# EXERCISE OBJECTIVE
Return verbatim everything from the first line through the line that contains "centre, radius, half_angle, _", and stop there.
----- DATA PROVIDED
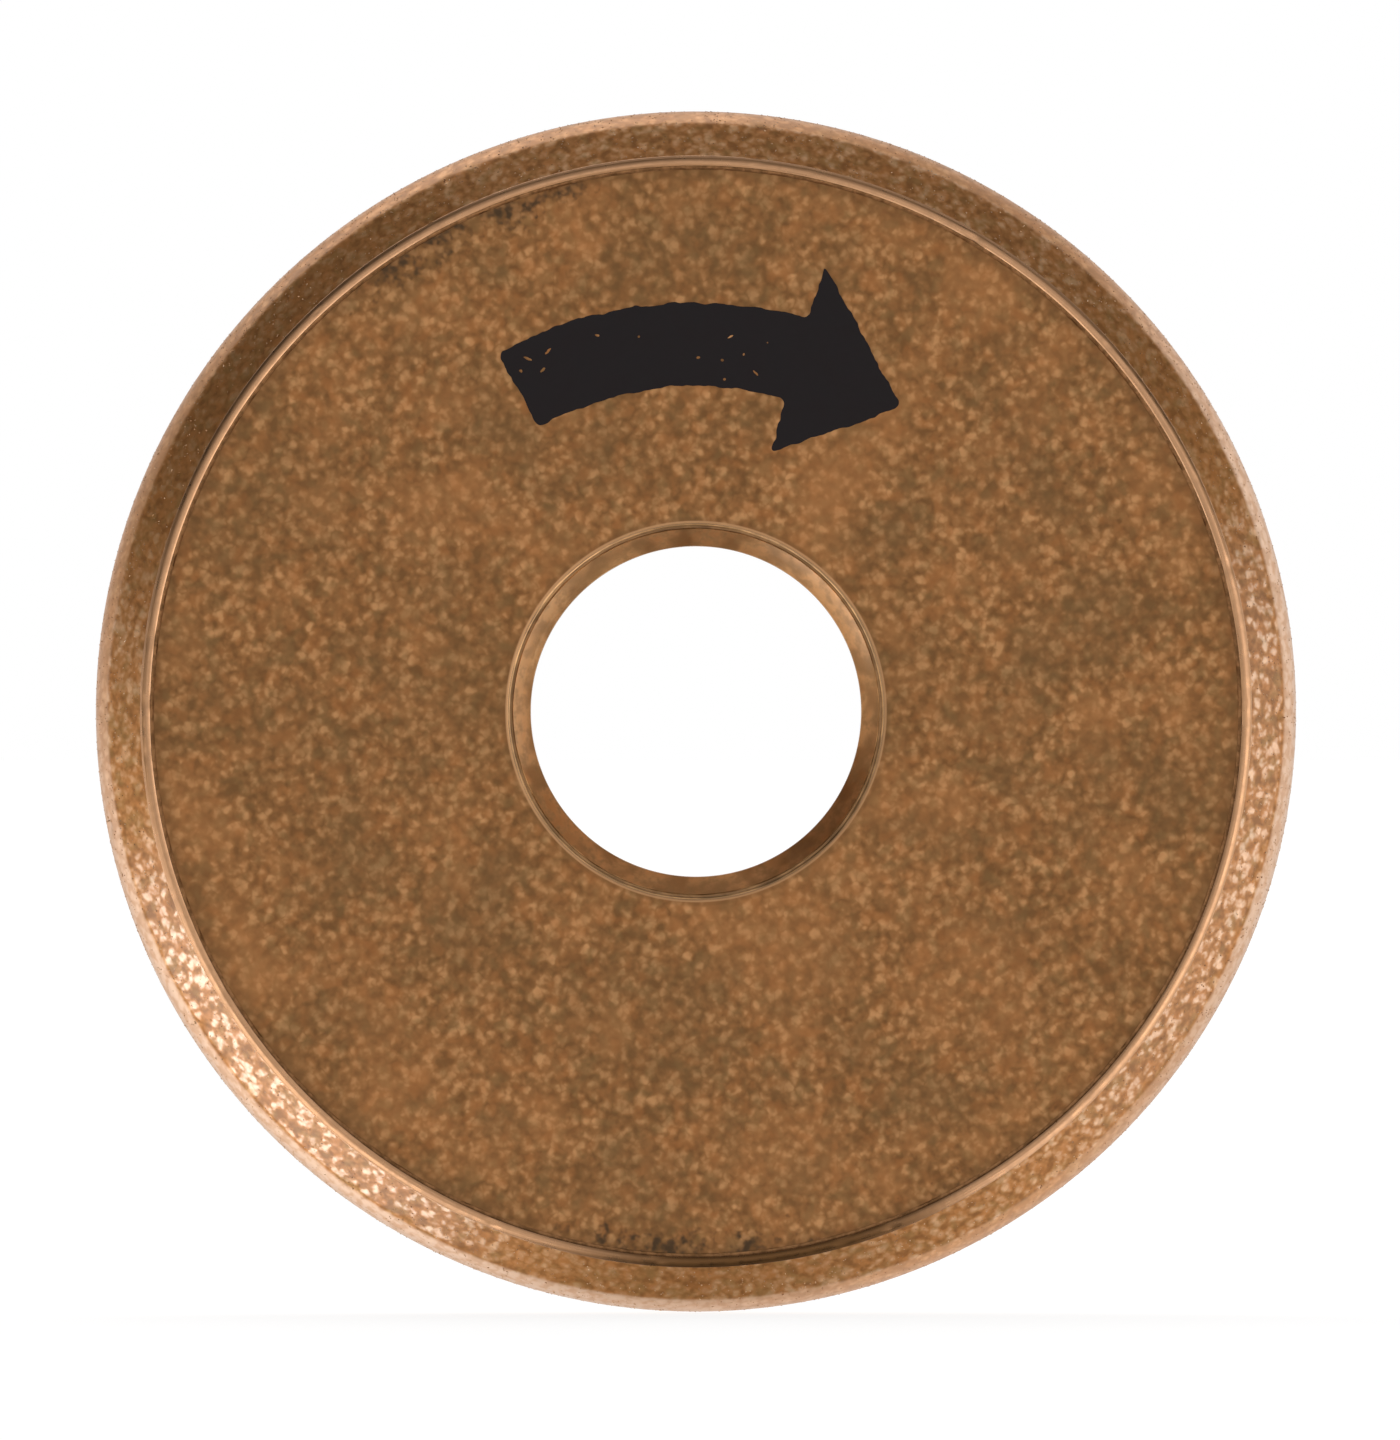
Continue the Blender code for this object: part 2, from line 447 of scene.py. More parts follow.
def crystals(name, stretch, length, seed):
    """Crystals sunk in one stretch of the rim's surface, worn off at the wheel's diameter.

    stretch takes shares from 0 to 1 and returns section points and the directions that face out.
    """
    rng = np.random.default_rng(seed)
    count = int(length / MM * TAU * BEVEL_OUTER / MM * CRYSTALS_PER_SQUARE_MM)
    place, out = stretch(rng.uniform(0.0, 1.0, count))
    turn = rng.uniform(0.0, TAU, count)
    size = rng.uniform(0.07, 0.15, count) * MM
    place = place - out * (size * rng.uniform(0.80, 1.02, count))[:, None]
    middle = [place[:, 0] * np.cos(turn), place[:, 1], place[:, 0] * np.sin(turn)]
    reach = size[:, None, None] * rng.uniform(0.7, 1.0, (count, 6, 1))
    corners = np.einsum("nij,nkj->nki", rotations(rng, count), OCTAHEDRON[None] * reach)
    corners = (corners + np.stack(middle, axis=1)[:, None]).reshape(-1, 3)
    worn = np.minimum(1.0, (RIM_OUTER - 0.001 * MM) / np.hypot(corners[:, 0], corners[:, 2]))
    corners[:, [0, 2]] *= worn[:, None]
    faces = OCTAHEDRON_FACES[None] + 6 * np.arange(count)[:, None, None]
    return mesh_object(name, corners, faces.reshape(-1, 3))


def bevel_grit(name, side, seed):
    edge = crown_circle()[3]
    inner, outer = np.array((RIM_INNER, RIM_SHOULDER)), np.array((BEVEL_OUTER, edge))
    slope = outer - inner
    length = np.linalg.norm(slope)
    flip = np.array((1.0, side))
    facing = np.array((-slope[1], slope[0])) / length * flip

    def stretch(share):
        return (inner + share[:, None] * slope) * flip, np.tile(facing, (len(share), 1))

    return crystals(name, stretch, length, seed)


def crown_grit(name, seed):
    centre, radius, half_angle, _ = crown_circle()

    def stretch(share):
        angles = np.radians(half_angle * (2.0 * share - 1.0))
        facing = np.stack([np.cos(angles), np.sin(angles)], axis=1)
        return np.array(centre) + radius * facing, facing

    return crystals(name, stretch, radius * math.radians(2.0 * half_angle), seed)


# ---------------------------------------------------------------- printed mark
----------
# COMPLETED EXERCISE
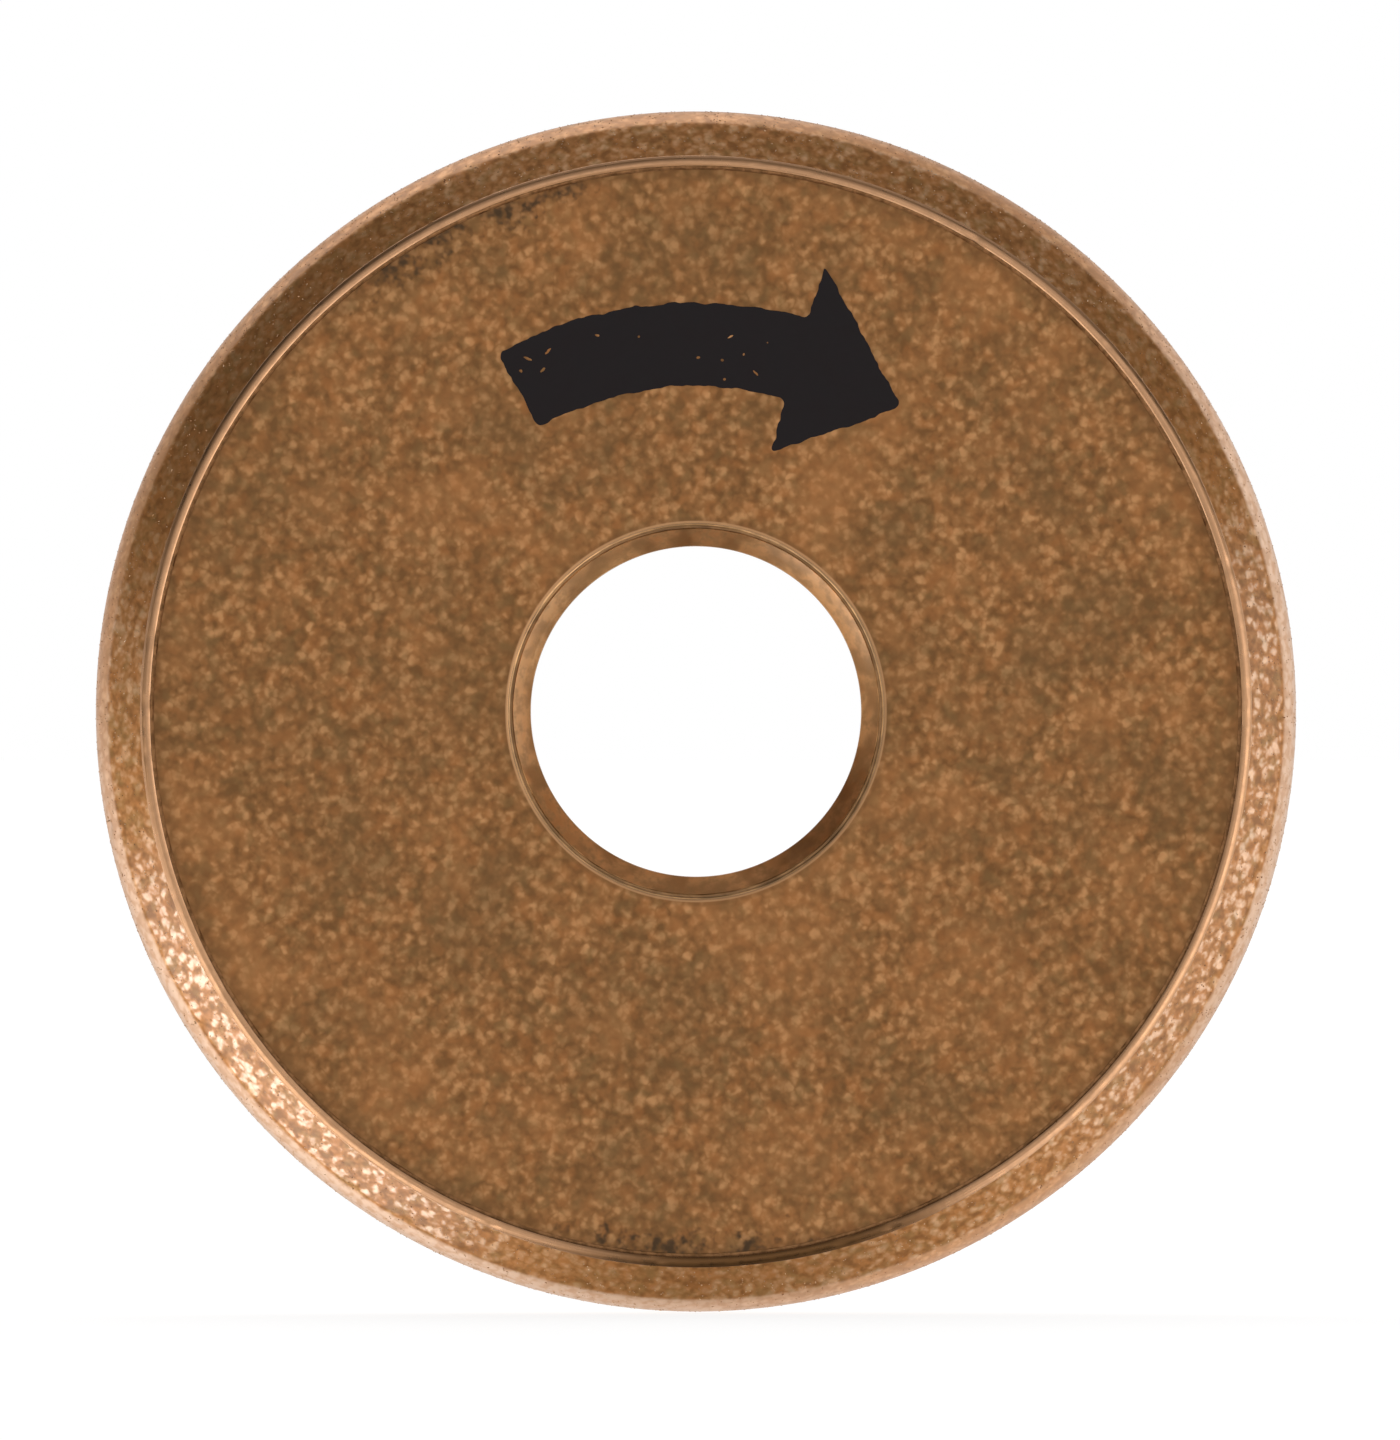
Continue the Blender code for this object: part 2, from line 447 of scene.py. More parts follow.
def crystals(name, stretch, length, seed):
    """Crystals sunk in one stretch of the rim's surface, worn off at the wheel's diameter.

    stretch takes shares from 0 to 1 and returns section points and the directions that face out.
    """
    rng = np.random.default_rng(seed)
    count = int(length / MM * TAU * BEVEL_OUTER / MM * CRYSTALS_PER_SQUARE_MM)
    place, out = stretch(rng.uniform(0.0, 1.0, count))
    turn = rng.uniform(0.0, TAU, count)
    size = rng.uniform(0.07, 0.15, count) * MM
    place = place - out * (size * rng.uniform(0.80, 1.02, count))[:, None]
    middle = [place[:, 0] * np.cos(turn), place[:, 1], place[:, 0] * np.sin(turn)]
    reach = size[:, None, None] * rng.uniform(0.7, 1.0, (count, 6, 1))
    corners = np.einsum("nij,nkj->nki", rotations(rng, count), OCTAHEDRON[None] * reach)
    corners = (corners + np.stack(middle, axis=1)[:, None]).reshape(-1, 3)
    worn = np.minimum(1.0, (RIM_OUTER - 0.001 * MM) / np.hypot(corners[:, 0], corners[:, 2]))
    corners[:, [0, 2]] *= worn[:, None]
    faces = OCTAHEDRON_FACES[None] + 6 * np.arange(count)[:, None, None]
    return mesh_object(name, corners, faces.reshape(-1, 3))


def bevel_grit(name, side, seed):
    edge = crown_circle()[3]
    inner, outer = np.array((RIM_INNER, RIM_SHOULDER)), np.array((BEVEL_OUTER, edge))
    slope = outer - inner
    length = np.linalg.norm(slope)
    flip = np.array((1.0, side))
    facing = np.array((-slope[1], slope[0])) / length * flip

    def stretch(share):
        return (inner + share[:, None] * slope) * flip, np.tile(facing, (len(share), 1))

    return crystals(name, stretch, length, seed)


def crown_grit(name, seed):
    centre, radius, half_angle, _ = crown_circle()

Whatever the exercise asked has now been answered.